### REQUIREMENT
Below are several entries. Transcribe exactly those lines that fall from the one with "bladeLever.rotation.z = rad(-openDegrees);" through the one with "obj.data.transform(obj.matrix_world)", end lines included.

### MATERIAL PROVIDED
-=-=-=-=-

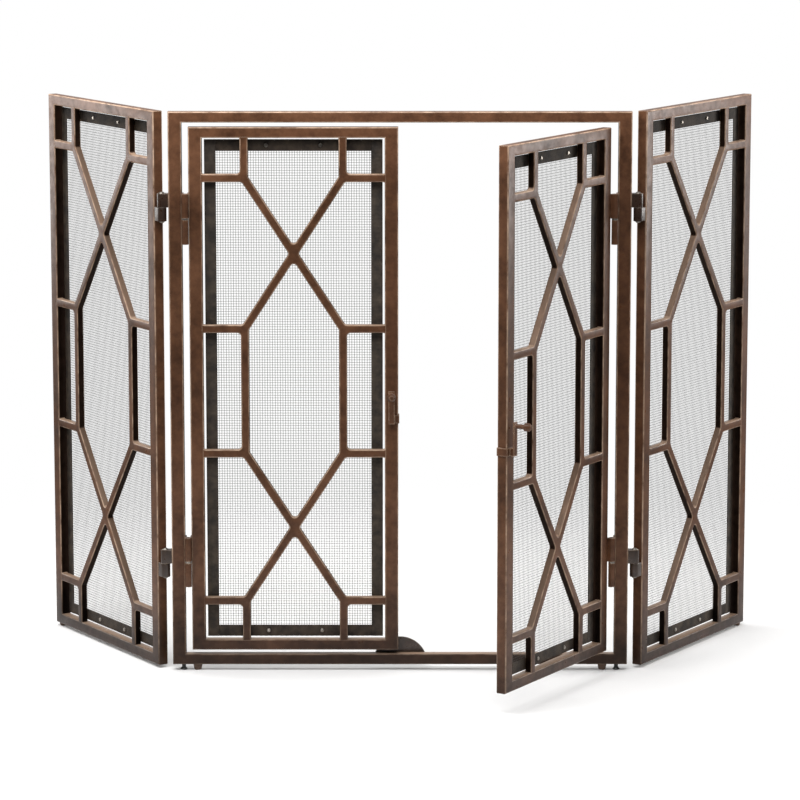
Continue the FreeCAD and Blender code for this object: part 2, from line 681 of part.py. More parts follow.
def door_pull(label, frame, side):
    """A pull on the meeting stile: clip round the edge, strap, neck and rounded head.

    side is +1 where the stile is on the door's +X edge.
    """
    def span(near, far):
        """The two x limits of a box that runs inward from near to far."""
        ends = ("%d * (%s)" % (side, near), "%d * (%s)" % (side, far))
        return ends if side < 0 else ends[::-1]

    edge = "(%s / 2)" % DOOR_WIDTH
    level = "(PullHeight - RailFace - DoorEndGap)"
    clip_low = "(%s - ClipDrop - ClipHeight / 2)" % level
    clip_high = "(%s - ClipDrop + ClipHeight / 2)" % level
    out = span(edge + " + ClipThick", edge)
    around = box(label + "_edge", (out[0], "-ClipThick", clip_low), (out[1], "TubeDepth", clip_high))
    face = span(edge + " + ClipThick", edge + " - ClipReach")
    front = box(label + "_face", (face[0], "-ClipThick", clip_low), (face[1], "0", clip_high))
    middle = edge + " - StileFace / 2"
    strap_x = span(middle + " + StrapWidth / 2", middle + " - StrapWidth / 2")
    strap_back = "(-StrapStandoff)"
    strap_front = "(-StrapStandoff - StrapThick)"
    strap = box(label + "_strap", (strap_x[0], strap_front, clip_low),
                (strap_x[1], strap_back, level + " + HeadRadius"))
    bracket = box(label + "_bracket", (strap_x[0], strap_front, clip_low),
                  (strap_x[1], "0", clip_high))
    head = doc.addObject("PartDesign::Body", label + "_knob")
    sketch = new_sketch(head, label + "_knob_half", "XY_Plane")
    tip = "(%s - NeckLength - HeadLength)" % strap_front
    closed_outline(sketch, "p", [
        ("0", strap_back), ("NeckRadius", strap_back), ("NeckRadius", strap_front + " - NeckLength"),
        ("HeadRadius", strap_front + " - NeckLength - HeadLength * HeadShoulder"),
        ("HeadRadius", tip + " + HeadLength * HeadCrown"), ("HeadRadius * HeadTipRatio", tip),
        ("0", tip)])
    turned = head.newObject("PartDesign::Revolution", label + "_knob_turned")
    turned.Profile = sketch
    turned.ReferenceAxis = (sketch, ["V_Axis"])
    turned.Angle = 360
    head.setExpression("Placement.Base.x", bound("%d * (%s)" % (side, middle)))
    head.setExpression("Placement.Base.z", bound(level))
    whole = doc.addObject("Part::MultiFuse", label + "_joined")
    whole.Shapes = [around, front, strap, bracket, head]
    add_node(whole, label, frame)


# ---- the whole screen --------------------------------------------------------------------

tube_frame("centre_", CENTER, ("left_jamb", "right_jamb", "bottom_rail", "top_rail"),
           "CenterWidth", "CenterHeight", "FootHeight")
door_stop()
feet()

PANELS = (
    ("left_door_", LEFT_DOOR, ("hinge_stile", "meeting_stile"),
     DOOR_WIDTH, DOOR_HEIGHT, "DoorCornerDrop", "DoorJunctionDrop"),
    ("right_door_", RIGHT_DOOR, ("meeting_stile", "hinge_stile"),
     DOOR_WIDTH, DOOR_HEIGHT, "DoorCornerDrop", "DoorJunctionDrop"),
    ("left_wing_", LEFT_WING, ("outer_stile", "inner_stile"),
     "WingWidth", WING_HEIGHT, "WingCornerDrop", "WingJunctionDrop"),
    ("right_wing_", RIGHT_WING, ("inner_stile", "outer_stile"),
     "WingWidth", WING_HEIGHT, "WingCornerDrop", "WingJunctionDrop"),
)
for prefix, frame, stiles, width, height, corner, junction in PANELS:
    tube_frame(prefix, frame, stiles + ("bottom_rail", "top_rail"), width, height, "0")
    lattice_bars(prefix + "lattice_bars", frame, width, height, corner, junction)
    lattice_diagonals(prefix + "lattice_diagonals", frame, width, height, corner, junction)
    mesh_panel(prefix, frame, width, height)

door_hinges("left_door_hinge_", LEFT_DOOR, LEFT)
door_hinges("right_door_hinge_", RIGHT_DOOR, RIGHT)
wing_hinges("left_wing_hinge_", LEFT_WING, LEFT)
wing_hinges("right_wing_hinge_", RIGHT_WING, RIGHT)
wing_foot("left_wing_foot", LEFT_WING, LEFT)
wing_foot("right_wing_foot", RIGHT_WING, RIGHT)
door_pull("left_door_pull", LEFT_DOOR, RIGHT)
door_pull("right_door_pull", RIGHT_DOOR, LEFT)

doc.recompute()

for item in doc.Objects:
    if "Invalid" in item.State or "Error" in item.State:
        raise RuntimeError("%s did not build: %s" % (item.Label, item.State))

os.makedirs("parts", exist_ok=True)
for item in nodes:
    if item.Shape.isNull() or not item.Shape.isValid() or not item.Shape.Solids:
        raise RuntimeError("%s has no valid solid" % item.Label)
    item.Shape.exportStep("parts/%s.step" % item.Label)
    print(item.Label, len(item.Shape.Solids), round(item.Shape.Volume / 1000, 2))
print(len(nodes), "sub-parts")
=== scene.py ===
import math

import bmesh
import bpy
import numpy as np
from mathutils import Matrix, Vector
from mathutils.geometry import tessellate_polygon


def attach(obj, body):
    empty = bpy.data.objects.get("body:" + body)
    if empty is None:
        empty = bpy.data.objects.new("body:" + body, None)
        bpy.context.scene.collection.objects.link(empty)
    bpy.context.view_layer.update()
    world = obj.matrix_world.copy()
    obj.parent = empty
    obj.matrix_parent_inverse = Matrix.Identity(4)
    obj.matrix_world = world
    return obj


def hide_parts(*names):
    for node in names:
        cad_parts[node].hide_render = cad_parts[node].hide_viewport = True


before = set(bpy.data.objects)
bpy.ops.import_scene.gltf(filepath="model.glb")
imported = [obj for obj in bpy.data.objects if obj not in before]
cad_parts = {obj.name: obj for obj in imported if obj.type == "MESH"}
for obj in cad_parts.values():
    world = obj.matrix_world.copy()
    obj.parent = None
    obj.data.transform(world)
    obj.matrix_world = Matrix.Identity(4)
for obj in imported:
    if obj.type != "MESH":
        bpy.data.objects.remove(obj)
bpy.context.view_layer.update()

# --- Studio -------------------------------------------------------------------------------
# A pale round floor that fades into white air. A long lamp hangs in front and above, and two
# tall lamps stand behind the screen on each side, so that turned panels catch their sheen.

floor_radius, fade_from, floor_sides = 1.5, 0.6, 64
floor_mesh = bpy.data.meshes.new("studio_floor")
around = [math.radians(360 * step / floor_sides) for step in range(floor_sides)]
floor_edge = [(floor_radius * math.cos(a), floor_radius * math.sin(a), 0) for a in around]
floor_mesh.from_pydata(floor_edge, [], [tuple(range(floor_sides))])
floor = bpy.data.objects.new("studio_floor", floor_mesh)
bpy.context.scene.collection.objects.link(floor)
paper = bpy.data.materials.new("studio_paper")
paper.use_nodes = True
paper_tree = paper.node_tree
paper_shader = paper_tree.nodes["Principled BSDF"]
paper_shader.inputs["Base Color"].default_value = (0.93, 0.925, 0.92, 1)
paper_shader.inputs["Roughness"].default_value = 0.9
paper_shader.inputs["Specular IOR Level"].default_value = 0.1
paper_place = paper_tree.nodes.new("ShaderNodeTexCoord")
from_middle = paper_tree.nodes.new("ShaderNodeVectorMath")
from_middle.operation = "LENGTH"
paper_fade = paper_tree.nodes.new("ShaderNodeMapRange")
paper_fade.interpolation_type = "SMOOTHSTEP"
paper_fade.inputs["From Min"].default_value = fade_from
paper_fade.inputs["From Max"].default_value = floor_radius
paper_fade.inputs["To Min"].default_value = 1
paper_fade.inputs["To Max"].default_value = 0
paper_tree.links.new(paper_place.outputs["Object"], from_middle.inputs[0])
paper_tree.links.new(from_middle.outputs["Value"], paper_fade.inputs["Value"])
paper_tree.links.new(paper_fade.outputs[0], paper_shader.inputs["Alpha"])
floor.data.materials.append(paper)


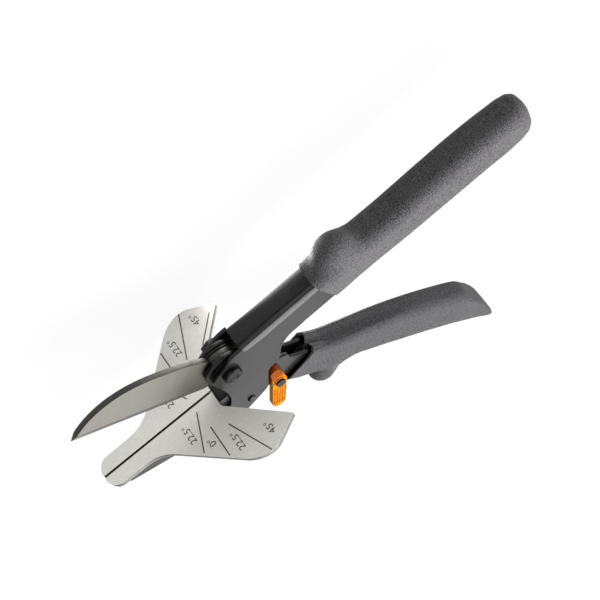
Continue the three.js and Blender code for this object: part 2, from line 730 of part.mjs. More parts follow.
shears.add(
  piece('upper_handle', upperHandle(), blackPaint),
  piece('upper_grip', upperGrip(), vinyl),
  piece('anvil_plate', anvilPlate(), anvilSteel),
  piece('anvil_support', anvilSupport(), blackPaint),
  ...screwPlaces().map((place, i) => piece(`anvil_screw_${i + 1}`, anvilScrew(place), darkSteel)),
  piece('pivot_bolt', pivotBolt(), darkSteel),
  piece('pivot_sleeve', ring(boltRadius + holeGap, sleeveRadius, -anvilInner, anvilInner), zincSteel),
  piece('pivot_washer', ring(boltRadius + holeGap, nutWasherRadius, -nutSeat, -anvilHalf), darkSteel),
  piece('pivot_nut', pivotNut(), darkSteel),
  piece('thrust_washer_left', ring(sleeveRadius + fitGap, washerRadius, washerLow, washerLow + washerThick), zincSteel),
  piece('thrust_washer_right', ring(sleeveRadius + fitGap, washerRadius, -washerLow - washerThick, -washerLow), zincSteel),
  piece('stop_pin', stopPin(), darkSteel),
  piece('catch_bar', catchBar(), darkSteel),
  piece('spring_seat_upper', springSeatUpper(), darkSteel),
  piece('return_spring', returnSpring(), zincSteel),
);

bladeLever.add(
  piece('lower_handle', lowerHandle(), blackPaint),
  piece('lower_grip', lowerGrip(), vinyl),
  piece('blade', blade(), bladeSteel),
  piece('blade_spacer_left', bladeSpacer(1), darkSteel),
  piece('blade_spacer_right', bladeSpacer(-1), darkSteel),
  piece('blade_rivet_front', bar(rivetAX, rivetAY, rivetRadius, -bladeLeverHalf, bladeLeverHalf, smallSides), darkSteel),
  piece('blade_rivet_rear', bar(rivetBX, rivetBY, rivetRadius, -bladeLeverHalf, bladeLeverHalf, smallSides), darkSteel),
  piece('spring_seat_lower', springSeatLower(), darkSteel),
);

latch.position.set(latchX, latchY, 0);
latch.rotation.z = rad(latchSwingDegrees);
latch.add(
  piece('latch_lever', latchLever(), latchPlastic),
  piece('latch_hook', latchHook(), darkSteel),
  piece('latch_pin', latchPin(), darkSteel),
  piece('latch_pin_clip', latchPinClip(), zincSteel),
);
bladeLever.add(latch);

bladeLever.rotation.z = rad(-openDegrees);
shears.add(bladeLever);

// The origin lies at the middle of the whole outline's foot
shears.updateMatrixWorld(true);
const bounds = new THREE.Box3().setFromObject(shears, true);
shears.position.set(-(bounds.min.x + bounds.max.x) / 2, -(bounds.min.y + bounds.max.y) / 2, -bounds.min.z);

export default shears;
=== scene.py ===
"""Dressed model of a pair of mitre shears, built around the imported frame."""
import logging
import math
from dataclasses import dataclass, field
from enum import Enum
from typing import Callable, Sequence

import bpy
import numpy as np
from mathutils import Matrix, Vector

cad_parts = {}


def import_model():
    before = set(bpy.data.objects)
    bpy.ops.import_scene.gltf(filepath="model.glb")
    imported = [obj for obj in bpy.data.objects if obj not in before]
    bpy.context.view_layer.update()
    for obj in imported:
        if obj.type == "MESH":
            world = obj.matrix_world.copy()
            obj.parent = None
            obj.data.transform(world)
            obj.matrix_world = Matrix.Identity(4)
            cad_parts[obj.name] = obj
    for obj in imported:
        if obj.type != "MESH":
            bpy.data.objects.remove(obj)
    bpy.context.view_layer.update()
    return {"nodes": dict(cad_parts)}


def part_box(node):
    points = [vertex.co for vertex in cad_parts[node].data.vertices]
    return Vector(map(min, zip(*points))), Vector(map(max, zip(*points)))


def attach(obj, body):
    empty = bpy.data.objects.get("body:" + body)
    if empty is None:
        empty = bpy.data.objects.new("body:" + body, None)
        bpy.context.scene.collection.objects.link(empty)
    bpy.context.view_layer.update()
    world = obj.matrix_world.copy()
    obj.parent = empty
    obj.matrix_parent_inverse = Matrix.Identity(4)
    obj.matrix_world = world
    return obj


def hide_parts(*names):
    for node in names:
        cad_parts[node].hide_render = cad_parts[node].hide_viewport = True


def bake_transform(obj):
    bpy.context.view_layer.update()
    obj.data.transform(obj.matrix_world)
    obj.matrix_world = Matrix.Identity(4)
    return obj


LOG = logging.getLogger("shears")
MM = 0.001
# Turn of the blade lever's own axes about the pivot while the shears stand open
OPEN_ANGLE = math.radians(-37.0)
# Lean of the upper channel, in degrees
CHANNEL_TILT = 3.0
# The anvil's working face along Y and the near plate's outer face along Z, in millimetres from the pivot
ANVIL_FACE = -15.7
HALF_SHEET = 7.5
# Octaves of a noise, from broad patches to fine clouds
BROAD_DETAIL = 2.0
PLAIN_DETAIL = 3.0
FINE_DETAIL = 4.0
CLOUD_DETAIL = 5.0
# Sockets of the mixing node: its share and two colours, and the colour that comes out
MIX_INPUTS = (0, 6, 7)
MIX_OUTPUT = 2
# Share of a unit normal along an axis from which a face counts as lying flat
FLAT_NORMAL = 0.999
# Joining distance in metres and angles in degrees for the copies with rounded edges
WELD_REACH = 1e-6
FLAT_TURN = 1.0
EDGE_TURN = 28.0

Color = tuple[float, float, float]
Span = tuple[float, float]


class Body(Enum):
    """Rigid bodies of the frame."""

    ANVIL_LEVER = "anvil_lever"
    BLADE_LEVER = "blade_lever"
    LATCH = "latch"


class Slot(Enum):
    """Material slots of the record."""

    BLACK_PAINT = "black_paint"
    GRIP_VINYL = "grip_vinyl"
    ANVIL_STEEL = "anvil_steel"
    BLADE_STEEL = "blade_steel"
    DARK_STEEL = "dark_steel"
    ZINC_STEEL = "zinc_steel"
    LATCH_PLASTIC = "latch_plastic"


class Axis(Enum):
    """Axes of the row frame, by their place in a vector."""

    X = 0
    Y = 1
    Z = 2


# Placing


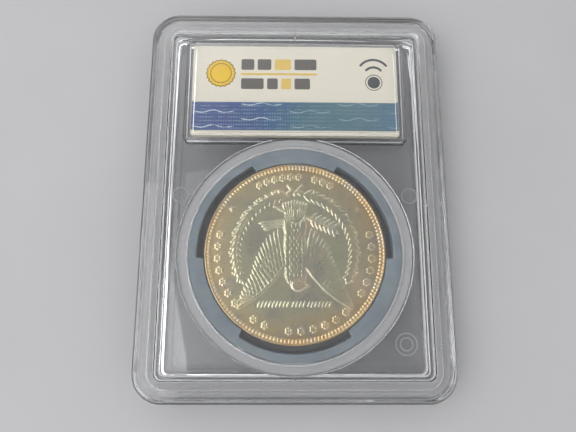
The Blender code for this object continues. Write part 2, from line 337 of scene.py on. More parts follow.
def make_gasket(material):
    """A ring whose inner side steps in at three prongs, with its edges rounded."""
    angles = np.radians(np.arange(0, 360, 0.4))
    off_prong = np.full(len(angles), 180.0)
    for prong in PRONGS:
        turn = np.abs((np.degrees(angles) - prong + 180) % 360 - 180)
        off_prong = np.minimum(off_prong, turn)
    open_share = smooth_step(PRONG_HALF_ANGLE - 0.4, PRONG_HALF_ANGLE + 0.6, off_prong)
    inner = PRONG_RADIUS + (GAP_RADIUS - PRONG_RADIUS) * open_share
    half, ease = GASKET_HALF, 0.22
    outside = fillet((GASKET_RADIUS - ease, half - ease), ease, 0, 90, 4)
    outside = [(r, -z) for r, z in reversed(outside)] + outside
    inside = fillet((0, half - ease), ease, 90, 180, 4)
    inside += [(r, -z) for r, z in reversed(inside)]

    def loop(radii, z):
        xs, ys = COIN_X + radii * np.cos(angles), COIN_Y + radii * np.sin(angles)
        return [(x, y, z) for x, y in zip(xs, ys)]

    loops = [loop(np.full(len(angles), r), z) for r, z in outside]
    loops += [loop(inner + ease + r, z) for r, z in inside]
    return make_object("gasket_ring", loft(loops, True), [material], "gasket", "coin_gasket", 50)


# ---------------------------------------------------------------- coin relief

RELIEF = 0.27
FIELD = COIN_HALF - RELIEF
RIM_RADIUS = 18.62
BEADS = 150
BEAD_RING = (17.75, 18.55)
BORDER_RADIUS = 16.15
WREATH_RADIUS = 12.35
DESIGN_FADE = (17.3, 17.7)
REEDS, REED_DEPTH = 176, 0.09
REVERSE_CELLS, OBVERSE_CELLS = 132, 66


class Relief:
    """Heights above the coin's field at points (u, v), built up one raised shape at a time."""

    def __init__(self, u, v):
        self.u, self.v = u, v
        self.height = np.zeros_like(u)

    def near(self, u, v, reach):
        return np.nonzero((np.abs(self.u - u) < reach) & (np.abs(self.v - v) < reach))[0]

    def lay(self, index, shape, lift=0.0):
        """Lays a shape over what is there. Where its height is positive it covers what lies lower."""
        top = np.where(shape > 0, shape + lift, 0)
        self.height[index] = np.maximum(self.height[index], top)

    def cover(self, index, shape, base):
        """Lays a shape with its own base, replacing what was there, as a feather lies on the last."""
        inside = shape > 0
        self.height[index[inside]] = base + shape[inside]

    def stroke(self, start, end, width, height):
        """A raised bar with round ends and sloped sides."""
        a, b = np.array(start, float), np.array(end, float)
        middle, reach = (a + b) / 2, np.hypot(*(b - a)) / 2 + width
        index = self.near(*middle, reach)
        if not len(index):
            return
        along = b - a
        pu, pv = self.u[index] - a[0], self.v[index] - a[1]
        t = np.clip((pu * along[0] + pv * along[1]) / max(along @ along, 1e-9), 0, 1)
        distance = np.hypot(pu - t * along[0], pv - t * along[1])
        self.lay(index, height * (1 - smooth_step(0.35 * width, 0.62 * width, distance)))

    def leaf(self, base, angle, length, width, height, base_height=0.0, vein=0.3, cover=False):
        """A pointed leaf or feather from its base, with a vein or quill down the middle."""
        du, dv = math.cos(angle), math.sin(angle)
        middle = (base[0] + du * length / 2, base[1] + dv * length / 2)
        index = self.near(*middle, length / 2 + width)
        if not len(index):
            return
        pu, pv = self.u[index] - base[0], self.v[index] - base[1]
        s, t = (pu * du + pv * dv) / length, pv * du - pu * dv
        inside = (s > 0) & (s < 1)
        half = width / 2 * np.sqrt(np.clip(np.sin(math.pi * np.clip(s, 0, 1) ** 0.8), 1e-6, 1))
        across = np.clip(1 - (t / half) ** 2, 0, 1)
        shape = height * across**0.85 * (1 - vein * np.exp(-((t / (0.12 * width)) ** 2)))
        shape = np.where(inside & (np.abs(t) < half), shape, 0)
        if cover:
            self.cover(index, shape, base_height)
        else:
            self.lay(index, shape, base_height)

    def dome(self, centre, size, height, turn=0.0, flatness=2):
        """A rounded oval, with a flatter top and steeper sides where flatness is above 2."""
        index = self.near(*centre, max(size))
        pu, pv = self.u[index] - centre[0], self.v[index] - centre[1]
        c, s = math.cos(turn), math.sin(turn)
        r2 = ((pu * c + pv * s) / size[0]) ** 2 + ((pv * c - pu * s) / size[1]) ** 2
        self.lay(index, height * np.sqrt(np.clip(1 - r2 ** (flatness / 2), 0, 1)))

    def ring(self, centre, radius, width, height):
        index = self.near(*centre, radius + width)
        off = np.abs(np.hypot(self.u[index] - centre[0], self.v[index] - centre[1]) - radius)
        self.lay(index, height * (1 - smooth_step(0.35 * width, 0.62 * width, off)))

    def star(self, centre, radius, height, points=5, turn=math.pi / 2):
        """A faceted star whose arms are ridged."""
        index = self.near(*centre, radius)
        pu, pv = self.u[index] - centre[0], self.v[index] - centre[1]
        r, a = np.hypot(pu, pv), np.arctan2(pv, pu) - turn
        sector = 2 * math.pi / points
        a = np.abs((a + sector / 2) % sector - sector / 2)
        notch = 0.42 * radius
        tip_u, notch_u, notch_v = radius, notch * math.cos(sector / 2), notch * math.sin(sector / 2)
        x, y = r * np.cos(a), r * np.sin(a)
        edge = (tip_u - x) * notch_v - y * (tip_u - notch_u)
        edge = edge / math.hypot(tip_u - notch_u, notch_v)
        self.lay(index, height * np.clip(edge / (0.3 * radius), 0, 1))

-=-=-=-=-

### TASK OUTPUT
bladeLever.rotation.z = rad(-openDegrees);
shears.add(bladeLever);

// The origin lies at the middle of the whole outline's foot
shears.updateMatrixWorld(true);
const bounds = new THREE.Box3().setFromObject(shears, true);
shears.position.set(-(bounds.min.x + bounds.max.x) / 2, -(bounds.min.y + bounds.max.y) / 2, -bounds.min.z);

export default shears;
=== scene.py ===
"""Dressed model of a pair of mitre shears, built around the imported frame."""
import logging
import math
from dataclasses import dataclass, field
from enum import Enum
from typing import Callable, Sequence

import bpy
import numpy as np
from mathutils import Matrix, Vector

cad_parts = {}


def import_model():
    before = set(bpy.data.objects)
    bpy.ops.import_scene.gltf(filepath="model.glb")
    imported = [obj for obj in bpy.data.objects if obj not in before]
    bpy.context.view_layer.update()
    for obj in imported:
        if obj.type == "MESH":
            world = obj.matrix_world.copy()
            obj.parent = None
            obj.data.transform(world)
            obj.matrix_world = Matrix.Identity(4)
            cad_parts[obj.name] = obj
    for obj in imported:
        if obj.type != "MESH":
            bpy.data.objects.remove(obj)
    bpy.context.view_layer.update()
    return {"nodes": dict(cad_parts)}


def part_box(node):
    points = [vertex.co for vertex in cad_parts[node].data.vertices]
    return Vector(map(min, zip(*points))), Vector(map(max, zip(*points)))


def attach(obj, body):
    empty = bpy.data.objects.get("body:" + body)
    if empty is None:
        empty = bpy.data.objects.new("body:" + body, None)
        bpy.context.scene.collection.objects.link(empty)
    bpy.context.view_layer.update()
    world = obj.matrix_world.copy()
    obj.parent = empty
    obj.matrix_parent_inverse = Matrix.Identity(4)
    obj.matrix_world = world
    return obj


def hide_parts(*names):
    for node in names:
        cad_parts[node].hide_render = cad_parts[node].hide_viewport = True


def bake_transform(obj):
    bpy.context.view_layer.update()
    obj.data.transform(obj.matrix_world)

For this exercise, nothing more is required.